The optical viewfinder
The NONS SL660 is equipped with an optical viewfinder. “So?” you might be asking. “It’s an SLR; it’s not rare to see an SLR with an optical viewfinder”. Here’s the thing: for a normal SLR, you would be right, but for an Instant SLR? It’s incredibly rare. Instead, Instax and Polaroid cameras typically feature a rangefinder.
But, a traditional rangefinder is a problem on a camera with swappable lenses, especially one without autofocus capabilities. The rangefinder won’t show you what’s in the frame, much less what’s in focus. That’s why, for the SL660 to work, NONS designed its own mechanism, which you can see if you open the back of the camera. It’s a special viewfinder design that is connected to the camera’s shutter and built-in teleconverter. The channel “In An Instant” showed it well in their video.
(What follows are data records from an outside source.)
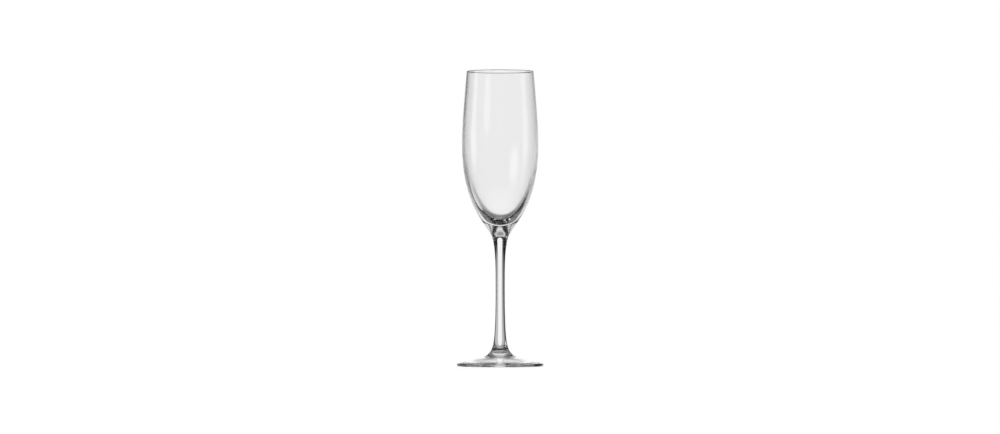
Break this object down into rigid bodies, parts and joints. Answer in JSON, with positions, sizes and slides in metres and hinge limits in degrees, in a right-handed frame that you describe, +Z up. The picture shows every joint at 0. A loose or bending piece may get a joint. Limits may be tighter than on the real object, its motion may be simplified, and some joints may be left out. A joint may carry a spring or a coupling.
{
  "type": "champagne flute",
  "caption": "Tall stemmed glass for sparkling wine: a slim tapering bowl on a drawn stem and a low conical foot that rests on its outer ring.",
  "frame": {"origin": "centre of the resting plane, on the flute's axis", "axes": "+Z up along the flute's axis from the foot to the rim; X and Y are interchangeable, as the flute is turned"},
  "size_m": [0.0664, 0.0664, 0.225],
  "materials": {
    "bowl_glass": "clear blown crystalline glass, fire-polished lip",
    "stem_glass": "clear drawn crystalline glass, fire-polished",
    "foot_glass": "clear spun crystalline glass, fire-polished, faint rings from spinning"
  },
  "bodies": {
    "root": {"bowl": "bowl_glass", "stem": "stem_glass", "foot": "foot_glass"}
  },
  "joints": []
}
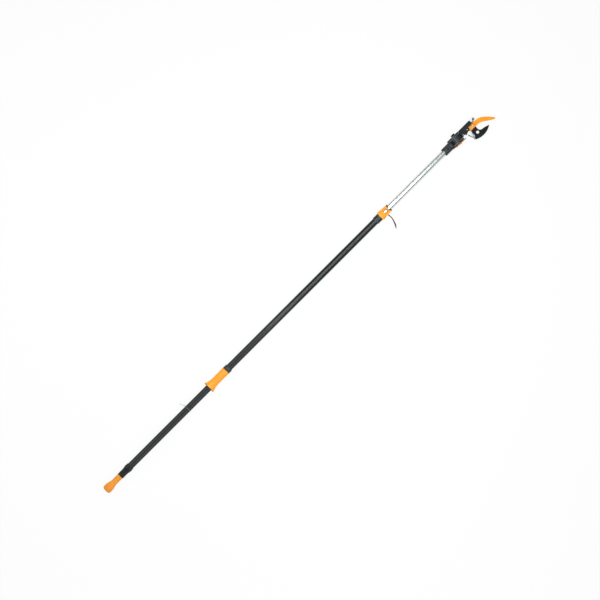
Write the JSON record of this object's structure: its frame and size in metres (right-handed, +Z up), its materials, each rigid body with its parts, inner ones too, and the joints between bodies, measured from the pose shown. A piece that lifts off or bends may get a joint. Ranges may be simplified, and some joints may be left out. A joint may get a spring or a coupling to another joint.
{
  "type": "telescoping pole pruner",
  "caption": "Long telescoping garden pole with a sliding pull handle, a lever clamp and a tilting hook-and-blade cutting head.",
  "frame": {"origin": "bottom centre of the whole object's box as it lies on a floor, hook plane level", "axes": "+X along the pole from the end knob to the cutting head, +Z up from the floor, +Y completes the hand: the blade hangs on the -Y side of the pole"},
  "size_m": [2.2994, 0.1252, 0.052],
  "materials": {
    "orange_plastic": "moulded, satin gloss, fine texture",
    "black_plastic": "moulded glass-filled nylon, satin",
    "black_tube_paint": "black powder-coated aluminium tube, satin gloss",
    "black_rubber": "soft black elastomer",
    "aluminium": "clear anodised, drawn, satin",
    "steel": "zinc plated or ground steel",
    "black_coated_steel": "low-friction black coating on hardened steel",
    "orange_coated_steel": "orange coating on forged steel",
    "pale_webbing": "woven polyester webbing"
  },
  "bodies": {
    "outer_pole": {"outer_tube": "black_tube_paint", "end_collar": "black_plastic", "stop_clip": "steel", "clamp_collar": "black_plastic", "clamp_body": "orange_plastic", "clamp_liner": "black_rubber", "clamp_screw": "steel", "clamp_nut": "steel", "lever_pin": "steel"},
    "clamp_lever": {"clamp_lever": "black_plastic"},
    "pull_handle": {"end_knob": "orange_plastic", "knob_cap": "black_rubber", "knob_screw": "steel", "pull_rod": "aluminium", "drive_block": "black_plastic", "drive_pin": "steel", "slider_core": "black_plastic", "slider_flange": "black_plastic", "slider_grip": "orange_plastic"},
    "inner_pole": {"inner_tube": "aluminium", "inner_tube_bush": "black_plastic", "head_socket": "black_plastic", "socket_screw": "steel", "knuckle_bolt": "steel", "knuckle_nut": "black_plastic", "knuckle_washer_low": "black_rubber", "knuckle_washer_high": "black_rubber"},
    "strap": {"pull_strap": "pale_webbing"},
    "lock_lever": {"lock_lever": "orange_plastic", "lock_lever_tip": "black_plastic"},
    "head": {"head_frame": "black_plastic", "head_cover": "black_plastic", "cover_screw_1": "steel", "cover_screw_2": "steel", "hook": "orange_coated_steel", "pivot_screw": "steel", "pivot_nut": "steel", "spring_anchor": "steel", "return_spring": "steel", "head_strap": "pale_webbing", "body_roller_pin": "steel"},
    "blade": {"blade": "black_coated_steel", "drive_lever": "steel", "blade_rivet": "steel", "spring_pin": "steel", "arm_roller_pin": "steel"},
    "body_roller": {"body_roller": "black_plastic"},
    "arm_roller": {"arm_roller": "black_plastic"}
  },
  "joints": [
    {"name": "telescope", "type": "slide", "parent": "outer_pole", "child": "inner_pole", "axis": [1, 0, 0], "range_m": [0, 0.7]},
    {"name": "clamp_lever_fold", "type": "hinge", "parent": "outer_pole", "child": "clamp_lever", "pos_m": [0.53435, 0.00459, 0.026], "axis": [0, 0, 1], "range_deg": [-70, 0]},
    {"name": "pull", "type": "slide", "parent": "outer_pole", "child": "pull_handle", "axis": [-1, 0, 0], "range_m": [0, 0.108], "stiffness_N_per_m": 60, "springref_m": -0.03},
    {"name": "strap_run", "type": "slide", "parent": "inner_pole", "child": "strap", "axis": [-1, 0, 0], "range_m": [0, 0.108]},
    {"name": "head_tilt", "type": "hinge", "parent": "inner_pole", "child": "head", "pos_m": [0.96825, 0.02299, 0.026], "axis": [0, 1, 0], "range_deg": [-115, 115]},
    {"name": "lock_lever_turn", "type": "hinge", "parent": "inner_pole", "child": "lock_lever", "pos_m": [0.96825, 0.02299, 0.026], "axis": [0, 1, 0], "range_deg": [0, 90]},
    {"name": "blade_pivot", "type": "hinge", "parent": "head", "child": "blade", "pos_m": [1.05475, 0.01769, 0.026], "axis": [0, 0, 1], "range_deg": [0, 48], "deforming": ["return_spring", "head_strap"]},
    {"name": "arm_roller_spin", "type": "hinge", "parent": "blade", "child": "arm_roller", "pos_m": [1.07925, 0.03789, 0.026], "axis": [0, 0, 1], "continuous": true},
    {"name": "body_roller_spin", "type": "hinge", "parent": "head", "child": "body_roller", "pos_m": [1.01725, 0.03789, 0.026], "axis": [0, 0, 1], "continuous": true}
  ],
  "couplings": [
    {"joint": "strap_run", "follows": "pull", "ratio": 1},
    {"joint": "blade_pivot", "follows": "pull", "rad_per_m": 7.757},
    {"joint": "arm_roller_spin", "follows": "pull", "rad_per_m": -150},
    {"joint": "body_roller_spin", "follows": "pull", "rad_per_m": 100}
  ]
}
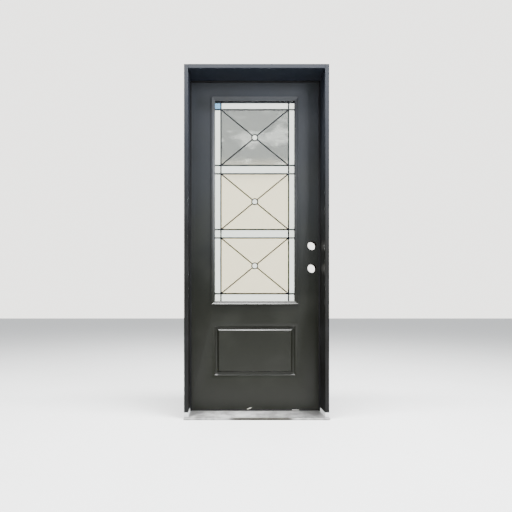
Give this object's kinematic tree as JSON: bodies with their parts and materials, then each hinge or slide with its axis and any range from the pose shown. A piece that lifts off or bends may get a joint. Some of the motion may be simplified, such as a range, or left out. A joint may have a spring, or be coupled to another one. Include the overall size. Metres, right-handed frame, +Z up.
{
  "type": "fiberglass entrance door with frame",
  "caption": "Inswing entrance door in its own frame: moulded slab with tall leaded glass over a raised panel, empty lock bores, butt hinges and a low aluminium sill.",
  "frame": {"origin": "middle of the footprint, on the floor under the sill, with the door closed", "axes": "+Z up, -Y towards the outside, where the picture was taken, +X to the right seen from outside; the hinges are at -X and the lock bores at +X"},
  "size_m": [0.844, 0.1986, 2.062],
  "materials": {
    "painted_slab": "factory painted fibreglass, satin, charcoal",
    "painted_frame": "painted jamb, satin, charcoal",
    "mill_aluminium": "mill finish extrusion",
    "threshold_cap": "dark composite",
    "foam_seal": "matt black foam and vinyl",
    "clear_glass": "clear tempered glass",
    "blackened_came": "blackened came",
    "steel_spacer": "dull steel",
    "hinge_steel": "satin plated steel"
  },
  "bodies": {
    "frame": {"hinge_jamb": "painted_frame", "lock_jamb": "painted_frame", "head_jamb": "painted_frame", "sill": "mill_aluminium", "threshold_cap": "threshold_cap", "head_seal": "foam_seal", "hinge_side_seal": "foam_seal", "lock_side_seal": "foam_seal", "hinge_1_jamb_leaf": "hinge_steel", "hinge_2_jamb_leaf": "hinge_steel", "hinge_3_jamb_leaf": "hinge_steel", "hinge_1_pin": "hinge_steel", "hinge_2_pin": "hinge_steel", "hinge_3_pin": "hinge_steel"},
    "door": {"slab": "painted_slab", "door_sweep": "foam_seal", "lite_frame_outside": "painted_slab", "lite_frame_inside": "painted_slab", "glass_outside": "clear_glass", "glass_inside": "clear_glass", "spacer_outside": "steel_spacer", "spacer_inside": "steel_spacer", "came_lattice": "blackened_came", "hinge_1_slab_leaf": "hinge_steel", "hinge_2_slab_leaf": "hinge_steel", "hinge_3_slab_leaf": "hinge_steel"}
  },
  "joints": [
    {"name": "door_swing", "type": "hinge", "parent": "frame", "child": "door", "pos_m": [-0.4075, 0.0933, 0], "axis": [0, 0, 1], "range_deg": [0, 110]}
  ]
}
But the viewfinder isn’t perfect. Due to its design, you can’t see the entire frame through the viewfinder. The cropped view is still useful to see if you’re in focus, but it makes compositing tricky.
NONS 35mm f/2.4
NONS also offers a couple of lenses to go with their Instax cameras. If you don’t already have EF lenses or a vintage set you can adapt, the NONS lenses are worth looking at. The one I tested is the 35mm f/2.4, and there is another 50mm f/1.8 lens. Both are small and light despite being fully made of metal. They almost seem like vintage lenses, except for their native EF mount.
I find the lens quality decent enough but remember, this is an Instax camera, so the photo resolution is very low. I am not sure how they will perform on a digital sensor, but for Instax film, they are great.
I find the NONS SL660 extremely enjoyable. True, it is massive compared to typical Instax cameras, but this is part of what I like about it. That said, the experience of shooting with the camera is very unique. Not for everyone, but Instax enthusiasts will love it.